● Given instruction:
The required output is every line from the beginning of the entries below through the line that includes "return tree, shader", copied exactly.
-- Records for this task start --
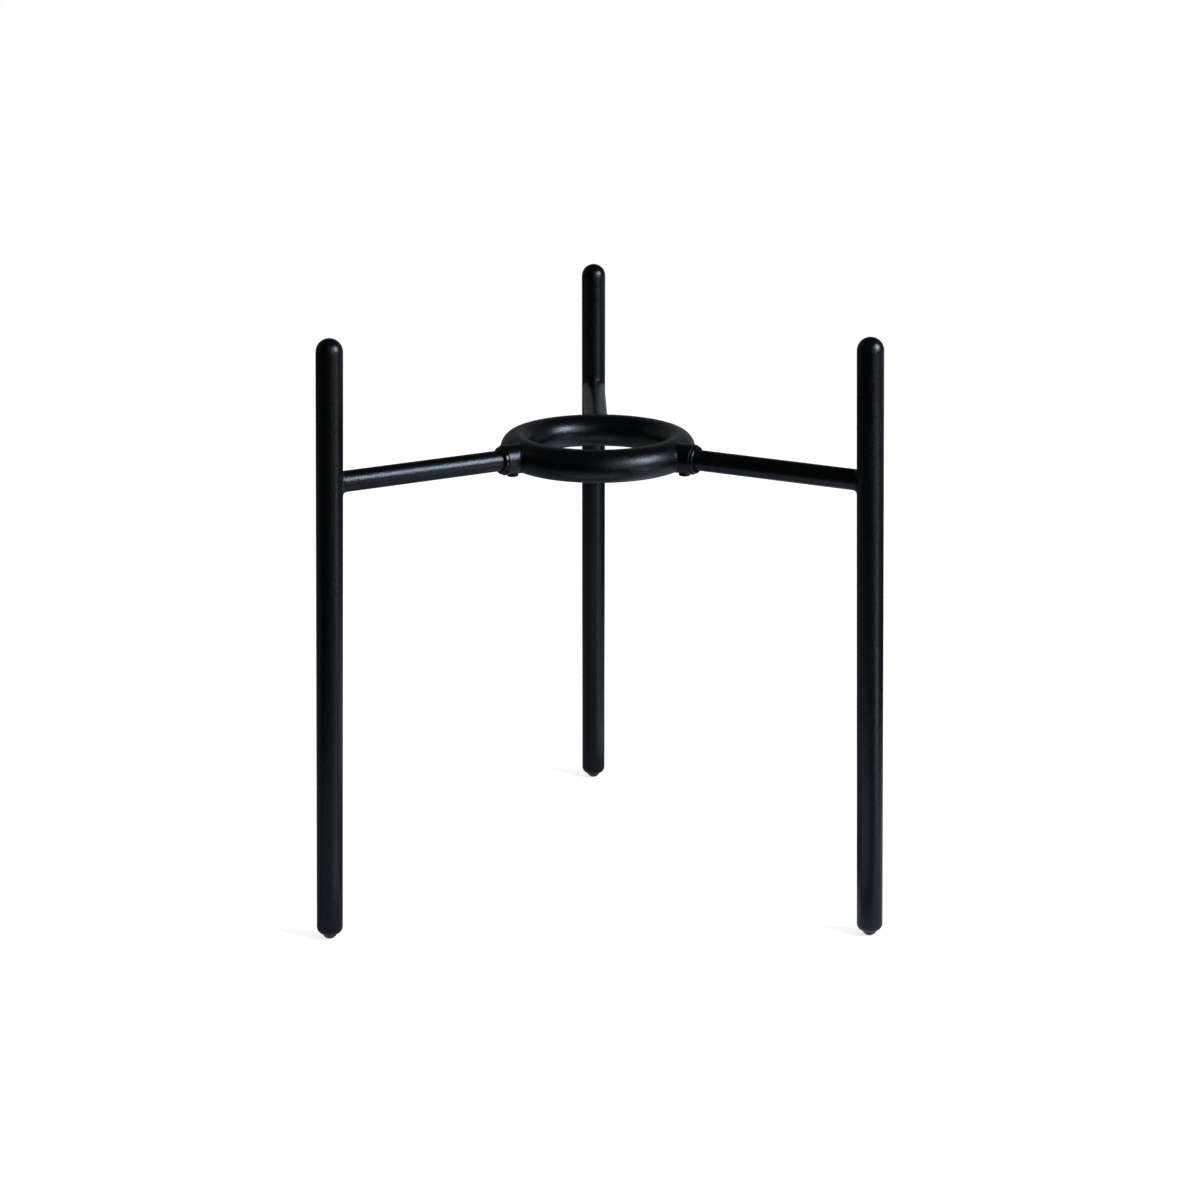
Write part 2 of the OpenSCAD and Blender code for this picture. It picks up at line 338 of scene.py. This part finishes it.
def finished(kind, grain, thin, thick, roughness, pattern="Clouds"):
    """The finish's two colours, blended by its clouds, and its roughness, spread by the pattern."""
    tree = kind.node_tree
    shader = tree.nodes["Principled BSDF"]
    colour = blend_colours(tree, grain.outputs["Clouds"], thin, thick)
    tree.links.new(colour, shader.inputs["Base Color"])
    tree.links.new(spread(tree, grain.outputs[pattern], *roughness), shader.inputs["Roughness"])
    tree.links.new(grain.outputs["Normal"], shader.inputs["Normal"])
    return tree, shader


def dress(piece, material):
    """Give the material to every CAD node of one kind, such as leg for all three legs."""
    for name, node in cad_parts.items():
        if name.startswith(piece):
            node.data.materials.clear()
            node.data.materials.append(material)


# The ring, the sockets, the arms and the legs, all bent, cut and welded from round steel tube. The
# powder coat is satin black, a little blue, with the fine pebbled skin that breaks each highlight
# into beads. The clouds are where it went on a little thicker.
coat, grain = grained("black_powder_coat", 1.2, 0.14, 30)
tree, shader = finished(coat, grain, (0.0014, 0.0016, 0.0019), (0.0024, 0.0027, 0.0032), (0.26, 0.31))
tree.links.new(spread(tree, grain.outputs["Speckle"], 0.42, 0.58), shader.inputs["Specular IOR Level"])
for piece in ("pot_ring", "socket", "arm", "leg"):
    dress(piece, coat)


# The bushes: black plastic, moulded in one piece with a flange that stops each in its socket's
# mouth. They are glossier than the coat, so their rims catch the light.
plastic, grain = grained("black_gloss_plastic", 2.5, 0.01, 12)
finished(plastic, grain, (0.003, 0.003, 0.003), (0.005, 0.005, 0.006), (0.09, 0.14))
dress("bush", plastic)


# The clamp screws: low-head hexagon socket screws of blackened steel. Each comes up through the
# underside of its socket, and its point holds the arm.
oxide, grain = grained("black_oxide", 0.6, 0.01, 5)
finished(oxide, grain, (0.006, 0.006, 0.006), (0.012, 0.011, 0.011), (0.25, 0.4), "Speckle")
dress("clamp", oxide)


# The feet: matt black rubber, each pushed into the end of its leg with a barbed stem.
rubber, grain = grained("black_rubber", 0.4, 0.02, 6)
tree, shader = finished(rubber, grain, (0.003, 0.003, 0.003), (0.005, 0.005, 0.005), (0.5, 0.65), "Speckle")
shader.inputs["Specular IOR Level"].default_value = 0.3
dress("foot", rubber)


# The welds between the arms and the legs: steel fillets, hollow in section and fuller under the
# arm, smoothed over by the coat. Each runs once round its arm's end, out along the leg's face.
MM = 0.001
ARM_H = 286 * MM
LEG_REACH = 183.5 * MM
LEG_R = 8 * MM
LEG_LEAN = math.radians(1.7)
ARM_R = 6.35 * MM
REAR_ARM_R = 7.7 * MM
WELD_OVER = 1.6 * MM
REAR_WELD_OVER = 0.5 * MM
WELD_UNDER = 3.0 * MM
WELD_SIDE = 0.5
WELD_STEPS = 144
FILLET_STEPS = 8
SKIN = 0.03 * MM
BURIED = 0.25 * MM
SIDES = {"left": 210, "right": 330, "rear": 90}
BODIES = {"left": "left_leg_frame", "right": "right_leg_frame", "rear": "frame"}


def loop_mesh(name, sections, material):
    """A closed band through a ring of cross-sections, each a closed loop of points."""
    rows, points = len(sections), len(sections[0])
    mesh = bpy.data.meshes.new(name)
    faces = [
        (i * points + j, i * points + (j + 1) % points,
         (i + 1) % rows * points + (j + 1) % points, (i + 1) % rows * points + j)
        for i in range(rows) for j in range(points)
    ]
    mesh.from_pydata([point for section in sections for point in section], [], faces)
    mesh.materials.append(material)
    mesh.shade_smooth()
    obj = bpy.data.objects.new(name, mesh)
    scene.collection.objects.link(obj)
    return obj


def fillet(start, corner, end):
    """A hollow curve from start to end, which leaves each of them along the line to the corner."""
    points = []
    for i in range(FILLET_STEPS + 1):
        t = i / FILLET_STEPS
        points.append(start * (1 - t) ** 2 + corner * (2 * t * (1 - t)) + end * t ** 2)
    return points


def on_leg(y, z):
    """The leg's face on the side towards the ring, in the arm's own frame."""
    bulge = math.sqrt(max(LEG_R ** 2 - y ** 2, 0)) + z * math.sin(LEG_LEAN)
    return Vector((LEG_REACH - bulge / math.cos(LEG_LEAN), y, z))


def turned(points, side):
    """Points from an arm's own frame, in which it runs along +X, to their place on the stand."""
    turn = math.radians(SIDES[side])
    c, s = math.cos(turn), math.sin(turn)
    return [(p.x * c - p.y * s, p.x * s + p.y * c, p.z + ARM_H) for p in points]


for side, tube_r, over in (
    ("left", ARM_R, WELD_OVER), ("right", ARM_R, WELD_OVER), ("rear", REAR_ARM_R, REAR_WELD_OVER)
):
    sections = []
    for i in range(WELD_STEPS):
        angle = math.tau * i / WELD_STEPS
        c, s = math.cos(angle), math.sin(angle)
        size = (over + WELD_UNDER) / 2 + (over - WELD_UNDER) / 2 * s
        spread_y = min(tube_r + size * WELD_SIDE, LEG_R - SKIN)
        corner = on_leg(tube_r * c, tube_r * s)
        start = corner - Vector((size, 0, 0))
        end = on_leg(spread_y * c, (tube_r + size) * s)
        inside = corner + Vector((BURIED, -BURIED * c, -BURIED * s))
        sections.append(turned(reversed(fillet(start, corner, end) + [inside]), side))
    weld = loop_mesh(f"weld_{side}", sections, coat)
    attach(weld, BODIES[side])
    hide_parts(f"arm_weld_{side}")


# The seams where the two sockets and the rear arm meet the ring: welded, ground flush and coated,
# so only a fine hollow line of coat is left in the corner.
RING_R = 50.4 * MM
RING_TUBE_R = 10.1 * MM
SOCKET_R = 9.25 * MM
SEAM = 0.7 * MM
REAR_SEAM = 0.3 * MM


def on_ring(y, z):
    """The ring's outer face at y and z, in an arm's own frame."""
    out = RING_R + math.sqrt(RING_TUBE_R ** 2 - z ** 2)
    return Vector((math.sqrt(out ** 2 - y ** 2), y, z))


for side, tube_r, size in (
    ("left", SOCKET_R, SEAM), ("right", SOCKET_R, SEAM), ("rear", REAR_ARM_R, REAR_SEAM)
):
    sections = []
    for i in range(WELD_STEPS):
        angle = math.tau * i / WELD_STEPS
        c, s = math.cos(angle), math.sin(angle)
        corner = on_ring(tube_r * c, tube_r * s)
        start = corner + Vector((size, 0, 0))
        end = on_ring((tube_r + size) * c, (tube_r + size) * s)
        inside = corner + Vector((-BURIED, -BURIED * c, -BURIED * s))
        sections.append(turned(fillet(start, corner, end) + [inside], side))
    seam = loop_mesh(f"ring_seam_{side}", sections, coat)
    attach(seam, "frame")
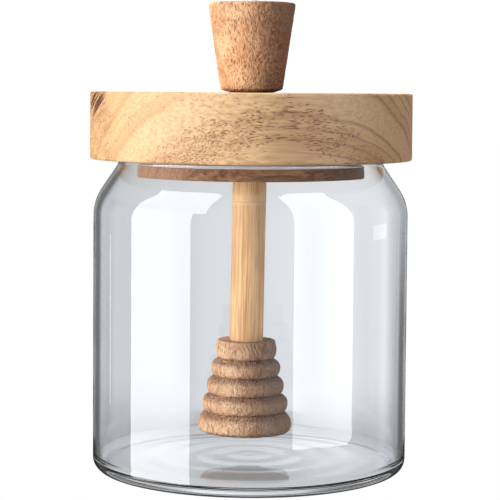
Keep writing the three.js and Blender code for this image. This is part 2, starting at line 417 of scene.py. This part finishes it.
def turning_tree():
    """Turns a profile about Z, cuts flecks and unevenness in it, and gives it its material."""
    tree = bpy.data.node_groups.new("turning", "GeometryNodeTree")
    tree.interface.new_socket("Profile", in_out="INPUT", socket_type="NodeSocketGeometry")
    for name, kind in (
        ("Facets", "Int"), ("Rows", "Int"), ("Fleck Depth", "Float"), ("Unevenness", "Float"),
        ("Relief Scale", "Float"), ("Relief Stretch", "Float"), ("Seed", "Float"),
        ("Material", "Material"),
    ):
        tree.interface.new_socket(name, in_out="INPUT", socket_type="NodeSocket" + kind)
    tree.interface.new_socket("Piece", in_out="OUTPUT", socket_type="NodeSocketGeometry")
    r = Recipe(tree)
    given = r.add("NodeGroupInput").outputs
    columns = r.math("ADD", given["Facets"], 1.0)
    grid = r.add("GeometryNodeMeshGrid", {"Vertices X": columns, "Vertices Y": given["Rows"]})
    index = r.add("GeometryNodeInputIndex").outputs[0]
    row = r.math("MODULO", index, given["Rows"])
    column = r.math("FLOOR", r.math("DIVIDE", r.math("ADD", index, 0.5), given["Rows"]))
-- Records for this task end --
● Complete answer:
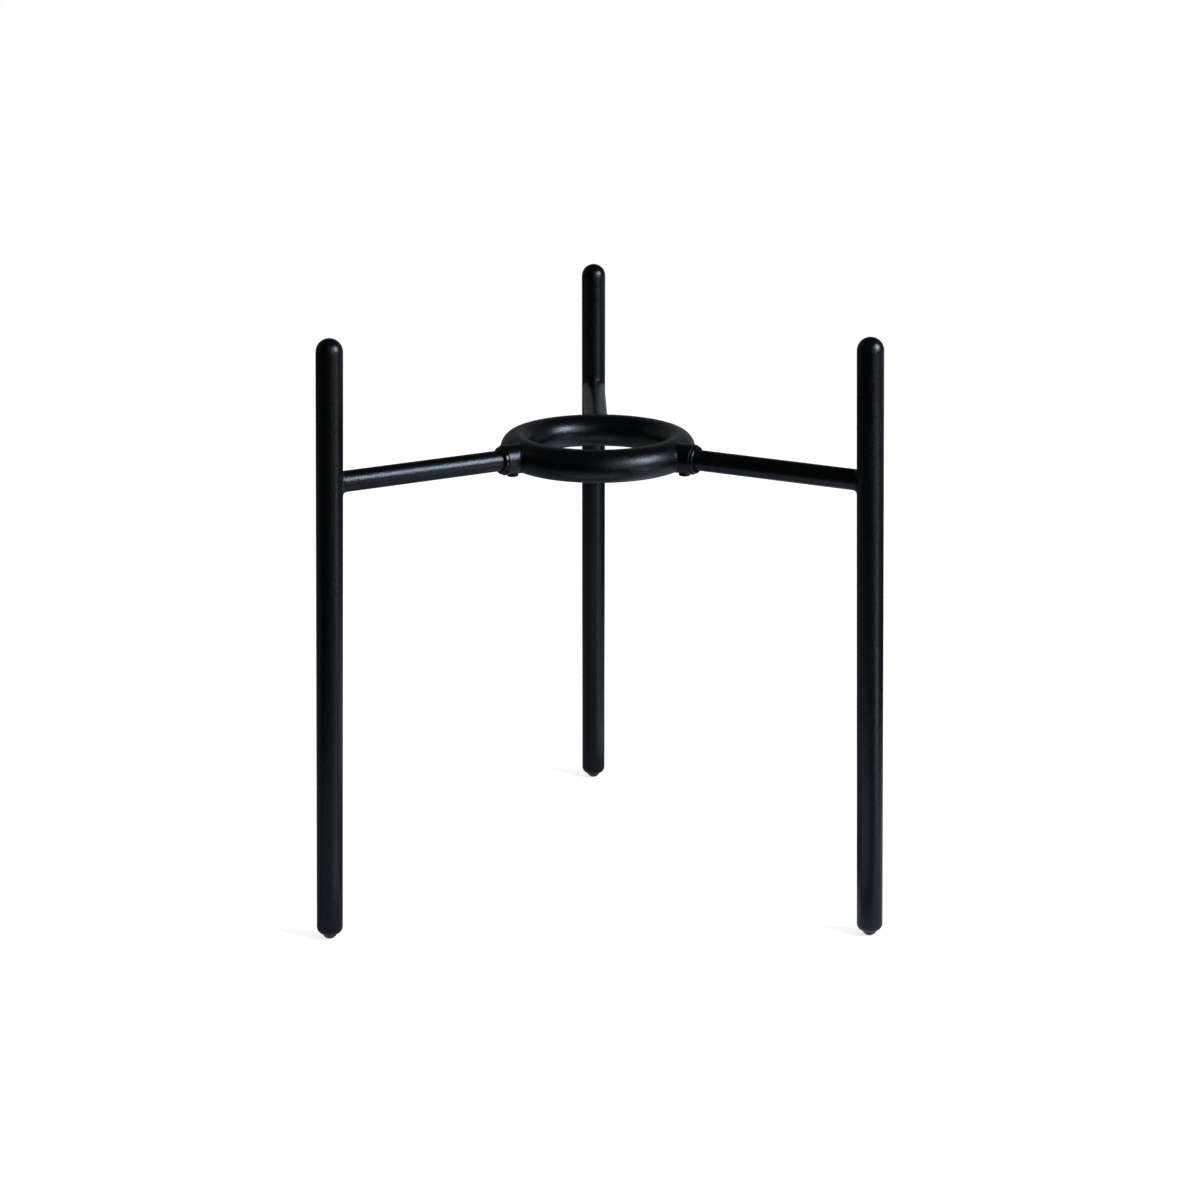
Write part 2 of the OpenSCAD and Blender code for this picture. It picks up at line 338 of scene.py. This part finishes it.
def finished(kind, grain, thin, thick, roughness, pattern="Clouds"):
    """The finish's two colours, blended by its clouds, and its roughness, spread by the pattern."""
    tree = kind.node_tree
    shader = tree.nodes["Principled BSDF"]
    colour = blend_colours(tree, grain.outputs["Clouds"], thin, thick)
    tree.links.new(colour, shader.inputs["Base Color"])
    tree.links.new(spread(tree, grain.outputs[pattern], *roughness), shader.inputs["Roughness"])
    tree.links.new(grain.outputs["Normal"], shader.inputs["Normal"])
    return tree, shader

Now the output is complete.